Africa: Ghib CEO Outlines Plan to Finance Africa’s Value-Addition Drive … Calls for Trade Finance to Break Raw Export Cycle

Africa: Ghib CEO Outlines Plan to Finance Africa’s Value-Addition Drive … Calls for Trade Finance to Break Raw Export Cycle


Cheapside, London — Dean Adansi, Chief Executive Officer of Ghana International Bank (GHIB), has unveiled a financing blueprint aimed at breaking Africa’s dependence on raw commodity exports and driving investment into local value addition.

Speaking to the BBC on the sidelines of GHIB CONVERGE 2025 in London, Adansi argued that Africa is losing billions of dollars annually due to a persistent trade finance gap that leaves exporters unable to invest in processing. “Interest rates are significantly higher than in the West in many African countries, making it very difficult for smaller entities with short-track records to obtain the financing they need,” he said.

He noted that Africa’s share of global trade remains under 3 percent, but closing an US$80 billion trade finance gap could generate an additional US$133 billion annually, with direct impact on jobs, revenues, and local capital markets.

Adansi stressed that financing remains the main bottleneck: “Processing plants need substantial upfront capital, longer repayment periods, and different risk assessments than standard commodity trade deals. Traditional banking products are rarely designed to support multi-year investment cycles in processing.”

GHIB, operating from London for 65 years, is working with financial institutions in West Africa to make them more attractive to larger international lenders, thereby creating a cycle where local banks can support SMEs and smaller exporters. Over the past five years, the Ghana-owned bank has facilitated more than US$14 billion in trade flows, including US$10.6 billion in documentary trade collections and US$2.7 billion in primary trade finance transactions across Sub-Saharan Africa.

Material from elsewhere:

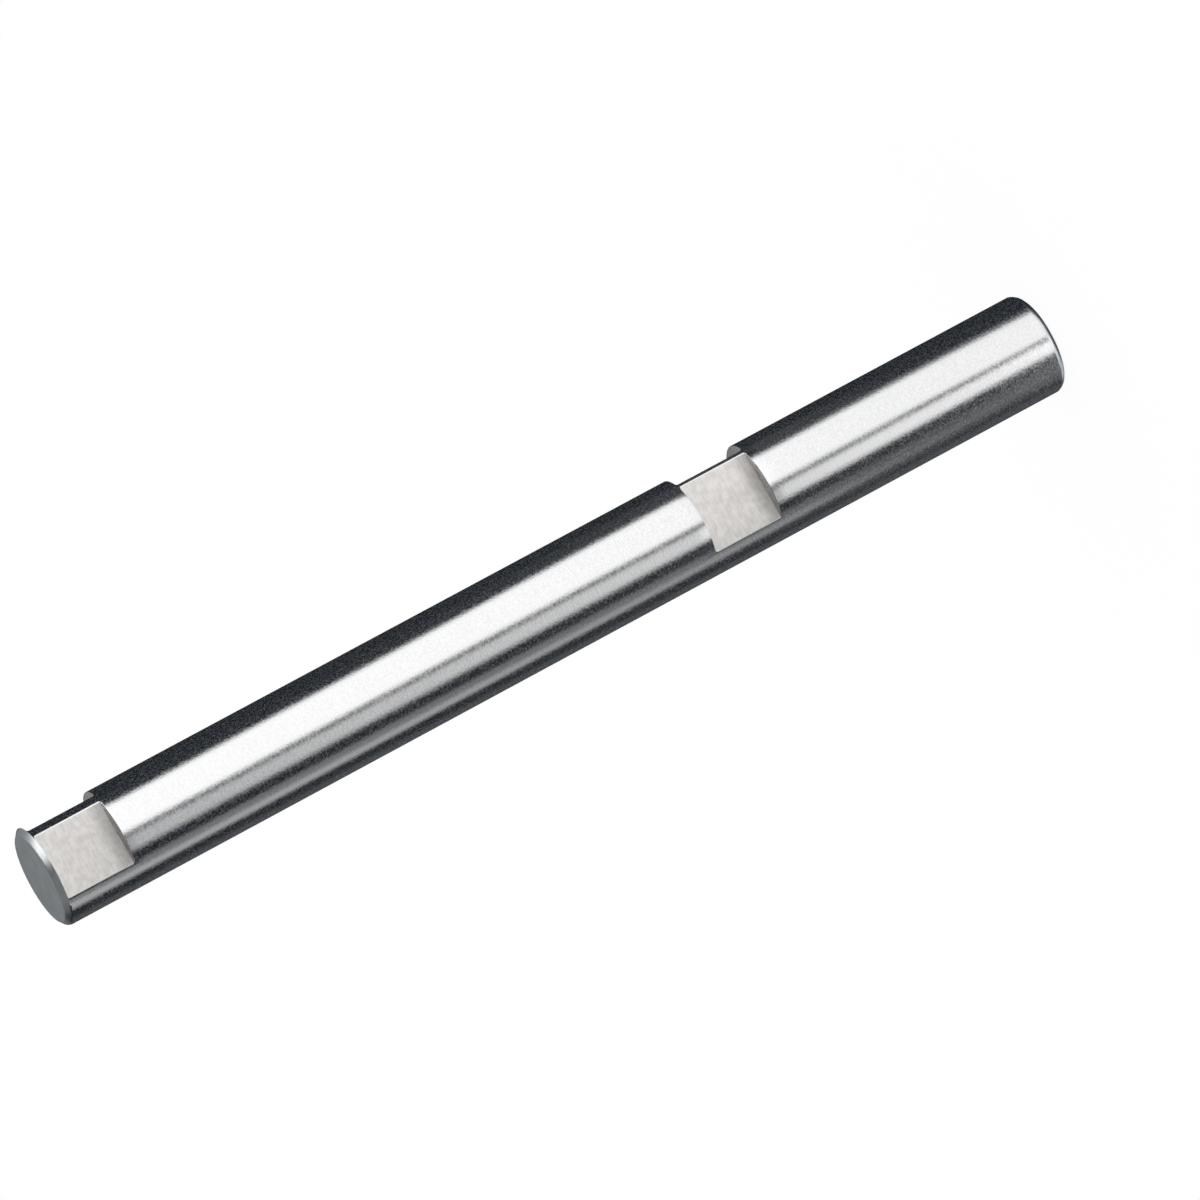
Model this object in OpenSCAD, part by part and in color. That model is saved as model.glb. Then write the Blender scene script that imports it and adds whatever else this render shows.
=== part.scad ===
// Main shaft: one ground steel bar that stands on its plain end, with its lipped end up.
// It has two pairs of ground flats, where hubs or collars are locked: one pair under the
// lip at the top, and one pair between the long journal and the plain stub.

/* [Bar] */
// Diameter of the ground bar
shaft_d = 5; // [4:0.1:8]
// How far the chamfer at the top end goes in from the bar's side
top_chamfer_w = 0.3; // [0.1:0.05:0.6]
// How far the chamfer at the top end goes down from the end face
top_chamfer_h = 0.25; // [0.1:0.05:0.6]
// How far the long lead-in at the foot goes in from the bar's side
foot_chamfer_w = 0.15; // [0.05:0.01:0.4]
// How far the lead-in goes up from the foot
foot_chamfer_h = 0.38; // [0.1:0.02:0.8]

/* [Lengths from the foot up] */
// Length of the plain stub below the middle flats, with its lead-in
stub_l = 15.75; // [8:0.25:30]
// Length of the middle flats
mid_flat_l = 3.6; // [2:0.05:8]
// Length of the journal between the two pairs of flats
journal_l = 31.25; // [15:0.25:60]
// Length of the end flats
end_flat_l = 3.55; // [2:0.05:8]
// Thickness of the lip that is left above the end flats
lip_t = 0.25; // [0.15:0.05:1.5]

/* [Flats] */
// Depth of the middle flat at the front, below the bar's side
mid_front_depth = 0.71; // [0.3:0.01:0.9]
// Depth of the middle flat at the right
mid_side_depth = 0.59; // [0.3:0.01:0.9]
// Depth of the end flat at the front
end_front_depth = 0.6; // [0.3:0.01:0.9]
// Depth of the end flat at the right
end_side_depth = 0.48; // [0.3:0.01:0.9]
// Angle from the front flat round to the right-hand flat of each pair
pair_angle = 90; // [80:5:120]
// Radius that the wheel leaves where a flat runs up to its end walls
root_r = 0.1; // [0.05:0.05:0.3]

/* [Hidden] */

steel = [0.74, 0.75, 0.76];
$fn = 128;

// How far a cutter reaches past the bar's side
clear = 1;

shaft_r = shaft_d / 2;
mid_flat_z = stub_l;
end_flat_z = mid_flat_z + mid_flat_l + journal_l;
shaft_l = end_flat_z + end_flat_l + lip_t;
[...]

At the conference, missed opportunities were highlighted, including a US$10 million onion contract for Senegal that went to European suppliers despite West Africa’s raw output — because local producers could not secure financing for processing capacity. GHIB’s plan includes specialized commodity finance tools such as pre-export financing tied to off-take agreements, inventory financing, and equipment leasing.

Research presented at the forum showed that raising Africa’s value-added exports from 14 to 25 percent could generate over US$50 billion in additional revenue annually and create millions of industrial jobs. Ghana’s growing cocoa processing capacity and gold refining investments were cited as examples of targeted finance success.

Adansi also pointed to the AfCFTA as a game-changer, enabling regional-scale processing hubs. He underscored the role of technology, transparency, and environmental finance in positioning Africa’s processed commodities competitively.